You should also pay attention to management’s wording during the earnings call regarding “bill shock” and customer usage, since that often reflects real demand better than raw revenue numbers alone.
In practice, a staged entry and dynamic adjustment strategy can be used. For example, maintain a relatively small position near current highs, and if a meaningful pullback occurs later (for instance, if valuation falls back to 10-12x forward revenue), gradually add more. Conversely, if the stock keeps rising sharply without a matching fundamental improvement, consider trimming the position to lock in some profit.
In addition, Snowflake should be positioned as part of a broader AI supply-chain portfolio rather than viewed in isolation. It can be paired with names from different segments such as compute and software tools to diversify the risk that any single company’s transformation falls short of expectations. Ultimately, investment decisions should be based on your own judgment about long-term demand for AI infrastructure and your assessment of the valuation’s margin of safety, not simply on short-term stock performance.
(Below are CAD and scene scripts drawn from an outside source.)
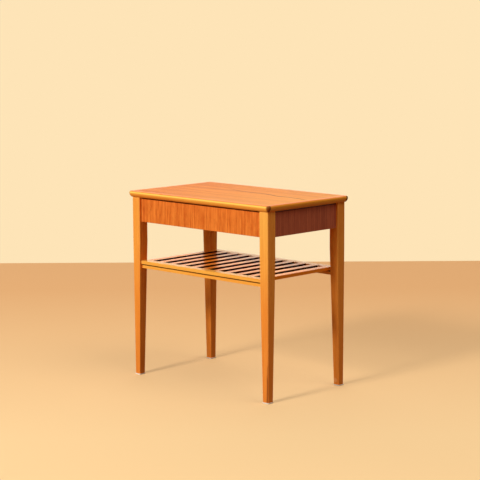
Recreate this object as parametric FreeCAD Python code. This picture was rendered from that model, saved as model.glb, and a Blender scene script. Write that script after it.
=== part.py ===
import FreeCAD, Part
import os

# Teak sewing table with one drawer and a slatted shelf.
# Millimetres. +X runs along the long sides, +Y points to the back, +Z is up.
# The origin is on the floor, under the middle of the table top.

# ---- overall size ----
TABLE_LENGTH = 540.0
TABLE_DEPTH = 322.0
TABLE_HEIGHT = 525.0

# ---- table top ----
CORE_THICKNESS = 15.0
VENEER_THICKNESS = 0.8
TOP_THICKNESS = CORE_THICKNESS + 2 * VENEER_THICKNESS
MOULDING_WIDTH = 12.0
MOULDING_TOP_RADIUS = 5.0
MOULDING_UNDERCUT = 6.5
MOULDING_CORNER_RADIUS = 10.0
TONGUE_LENGTH = 4.0
TONGUE_THICKNESS = 5.0

# ---- legs and floor pads ----
TOP_OVERHANG = 8.5
LEG_TOP_WIDTH = 29.5
LEG_FOOT_WIDTH = 19.0
LEG_OUTER_TAPER = 1.5
LEG_STRAIGHT_LENGTH = 125.4
LEG_OUTER_RADIUS = 3.5
LEG_INNER_RADIUS = 1.2
PAD_OVERHANG = 0.7
PAD_THICKNESS = 3.0
PAD_CORNER_RADIUS = 1.5
PAD_EDGE_RADIUS = 0.5

# ---- aprons and cross rails ----
APRON_HEIGHT = 69.4
APRON_THICKNESS = 16.0
APRON_RECESS = 6.5
CROSS_RAIL_THICKNESS = 12.0
CROSS_RAIL_END_GAP = 2.5
FRONT_CROSS_RAIL_WIDTH = 45.0
REAR_CROSS_RAIL_WIDTH = 30.0
CROSS_TENON_LENGTH = 7.0
CROSS_TENON_THICKNESS = 6.0
CROSS_TENON_SHOULDER = 4.0

# ---- drawer ----
DRAWER_FRONT_THICKNESS = 16.0
DRAWER_BOARD_THICKNESS = 10.0
DRAWER_BOTTOM_THICKNESS = 4.0
DRAWER_BOTTOM_LIFT = 10.0
DRAWER_GROOVE_DEPTH = 5.0
DIVIDER_THICKNESS = 5.0
DIVIDER_HOUSING = 2.0
LONG_DIVIDER_HOUSING = 1.5
FRONT_COMPARTMENT_DEPTH = 65.5
REAR_COMPARTMENT_COUNT = 4
FINGER_COVE_RADIUS = 7.0
FINGER_COVE_LENGTH = 160.0

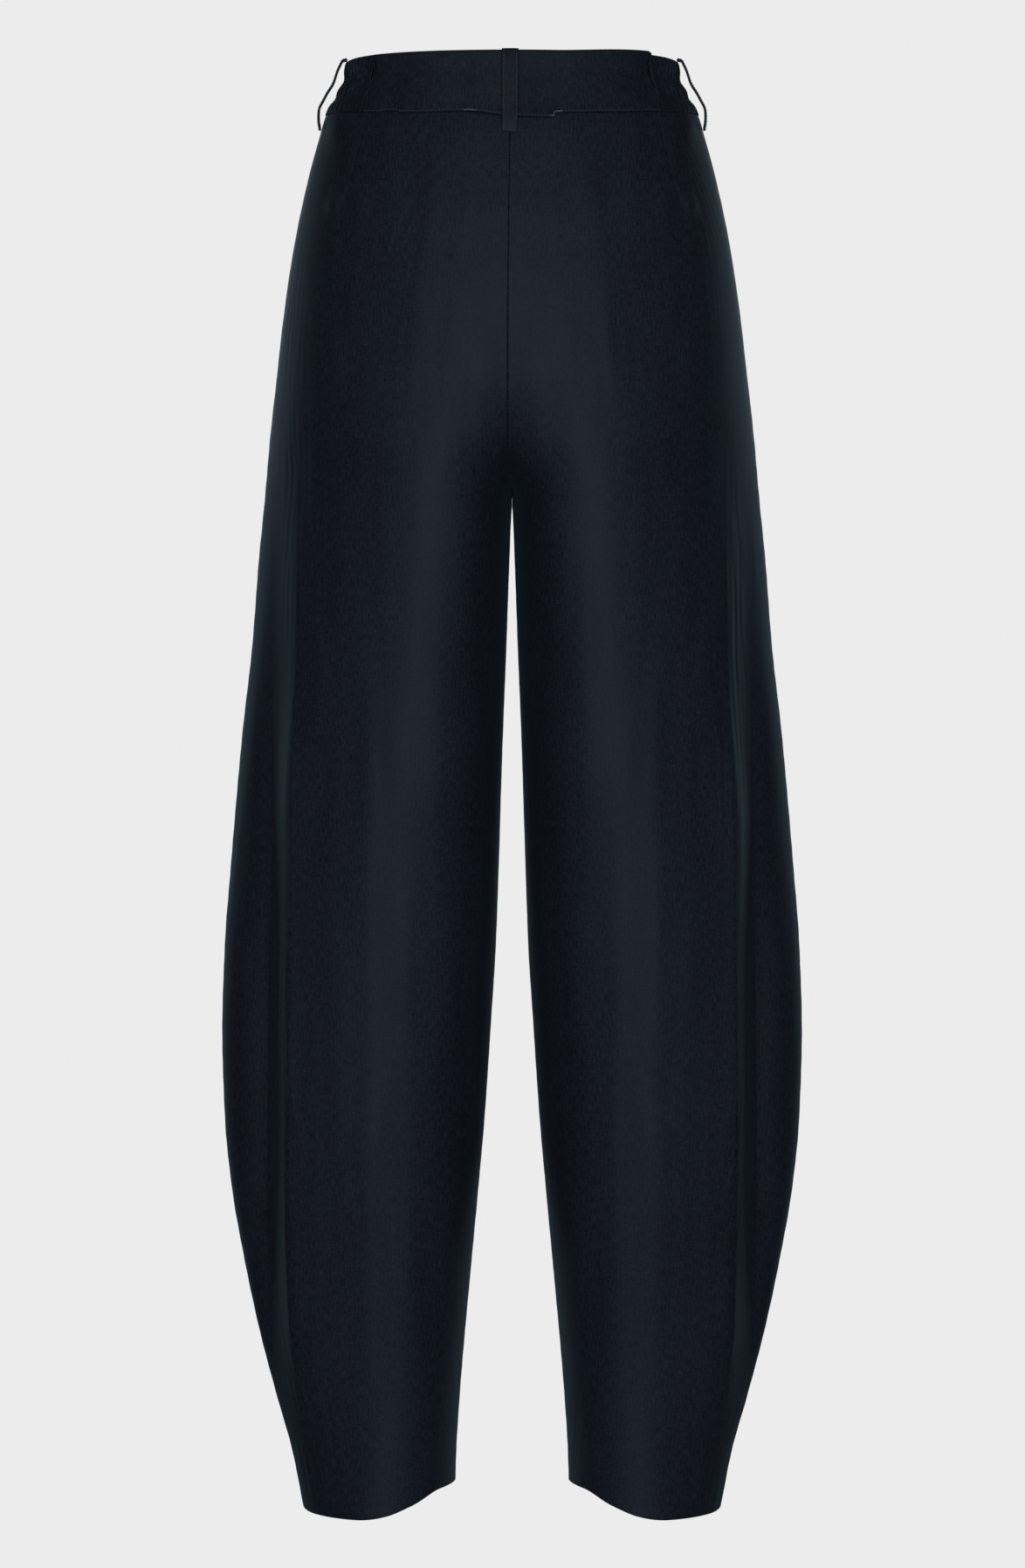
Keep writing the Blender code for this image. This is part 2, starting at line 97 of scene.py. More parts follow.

Overall, Snowflake is gradually transforming from a company that sells databases into a platform that sells AI infrastructure and governance capabilities. In the AI era, that direction is indeed attractive over the long term. But the currently elevated valuation requires the company to prove in the foreseeable future that it can deliver sustained GAAP profitability.
Against the backdrop of hardware compute becoming increasingly widespread and costs continually falling, the real bottleneck in enterprise AI deployment is often no longer “whether there is enough compute,” but “whether there is a sufficiently clean, secure, controllable underlying infrastructure that lets AI directly and safely access data.” Whoever builds an irreplaceable governance capability and trust in this layer is more likely to occupy a more favorable position in the AI competition over the next decade.